Jun 28, 2018
This week on Off-Kilter, over the past 40 days, more than 2,000 people have been arrested across the country as part of nonviolent civil disobedience through the Poor People’s Campaign. Many of those activists came to DC this past Saturday to mark the completion of the campaign’s first phase as it continues the work that Dr. Martin Luther King, Jr. and others who founded the original Poor People’s Campaign began 50 years ago. Rebecca talks with Greg Kaufmann, editor in chief of TalkPoverty.org, about the activists fueling this growing movement and where it goes from here.
Next, this week marks the 80th anniversary of the Fair Labor Standards Act, which put in place the first-ever federal minimum wage and much more. But 80 years later, key parts of the law remain unchanged—including an obscure provision that allows people with disabilities to be paid pennies on the dollar for their labor. For a look at the history of the Fair Labor Standards Act—and how 80 years on, it’s still leaving workers with disabilities behind—Rebecca speaks with Rabia Belt, an assistant professor of law at Stanford Law School.
Later in the show, as June comes to a close, another Pride month is wrapping up. But the celebrations in places like San Francisco and New York look very different from those in places like rural Mississippi. In a state that helped put Mike Pence and his ideology into the White House, people like painter Jonathan Kent Adams are still finding ways to celebrate themselves and their communities. Rebecca (joined by David Ballard, one of Off-Kilter’s producers, in his on-air debut) talk with Jonathan about how he uses art as a tool for LGBTQ activism, what it was like growing up gay in rural Mississippi—and what marking Pride in the era of Trump looks like there.
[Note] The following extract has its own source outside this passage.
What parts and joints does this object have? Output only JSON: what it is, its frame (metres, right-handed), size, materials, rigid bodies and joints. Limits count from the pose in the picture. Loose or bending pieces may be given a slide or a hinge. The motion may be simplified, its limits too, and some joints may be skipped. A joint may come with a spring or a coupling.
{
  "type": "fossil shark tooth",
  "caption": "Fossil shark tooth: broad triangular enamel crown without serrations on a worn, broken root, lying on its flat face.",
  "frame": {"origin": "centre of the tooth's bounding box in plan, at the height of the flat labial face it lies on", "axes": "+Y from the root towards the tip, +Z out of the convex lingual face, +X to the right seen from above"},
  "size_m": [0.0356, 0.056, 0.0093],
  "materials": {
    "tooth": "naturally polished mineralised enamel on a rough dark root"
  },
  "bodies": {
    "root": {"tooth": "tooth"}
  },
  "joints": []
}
But first, the Supreme Court continues its all-out assault on workers with the Janus decision; Alexandria Ocasio-Cortez rides to victory running on a platform of universal health care, abolishing ICE, and more; Michigan Governor Snyder signs a cruel bill putting 700,000 Michiganders’ Medicaid at risk; and in a rare piece of good news, the Clean Slate Act—first-of-its-kind legislation to enable people with minor criminal records to have their records automatically sealed once they’ve remained crime-free—becomes law in Pennsylvania; and more… Jeremy Slevin returns to unpack the news of the week ICYMI.